Career highlights and awards
- Baltimore Orioles Hall of Fame;

= Joe Orsulak =

American baseball player (born 1962)

Joseph Michael Orsulak (born May 31, 1962) is an American former Major League Baseball player whose career spanned 1983 to 1997 with the Pittsburgh Pirates, Baltimore Orioles, New York Mets, Florida Marlins, and Montreal Expos. Orsulak, who threw and batted left-handed, played mostly in the outfield, although he played some games at first base late in his career. On the basepaths, he had excellent speed until a 1987 knee injury slowed him down. He was traded from the Pirates to the Orioles for Rico Rossy and minor-league shortstop Terry Crowley, Jr. on November 6, 1987. He led the league in outfield assists in 1991. In 1992, he made the first out at the Orioles' new Camden Yards ballpark, going on to lead the team that year in batting average. He elected to become a free agent on October 28, 1992, after five seasons with the Orioles.
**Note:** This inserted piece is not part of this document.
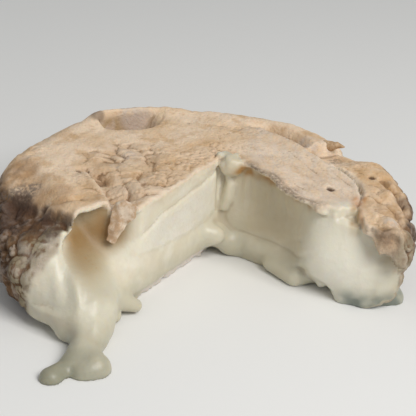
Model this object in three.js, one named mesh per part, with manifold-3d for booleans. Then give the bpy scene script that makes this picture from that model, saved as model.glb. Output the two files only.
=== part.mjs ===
// A ripe soft cheese wheel with one wedge taken out, standing on its flat underside.
// The wheel is worked out as a field of signed distances in millimetres, below zero inside the
// cheese, and the field's zero surface is meshed. Plan coordinates start at the wheel's axis:
// +X to the right of the opening, -Y towards the opening, +Z up from the table.

import * as THREE from "three";
import { MarchingCubes } from "three/addons/objects/MarchingCubes.js";
import { ImprovedNoise } from "three/addons/math/ImprovedNoise.js";
import { mergeVertices } from "three/addons/utils/BufferGeometryUtils.js";
import Module from "manifold-3d";

// ---------------------------------------------------------------- driving dimensions (mm, degrees)

const WHEEL = {
  height: 29.6,
  belly: 56, // largest radius of the bulging side wall
  bellyLevel: 16,
  barrel: 2.2, // how much the wall draws in from the belly to the top and the foot
  footLevel: 5,
  shoulder: 7, // blend between the wall and the top
};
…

Despite his relatively long career (with five major league clubs), he never played in the post-season in the Majors.

Orsulak played winter ball for three consecutive years with Navegantes del Magallanes in the LVBP (Venezuelan Winter League), starting with the 1983 season, during which he met his future wife, Adriana Venditti. They married during the 1988 All-Star break and had two children, Joseph and Michael. After a long struggle with brain cancer, Adriana died in 2004.

Orsulak grew up in Parsippany–Troy Hills, New Jersey, where he graduated from Parsippany Hills High School. He turned down a full scholarship to Seton Hall University in order to sign with the Pirates.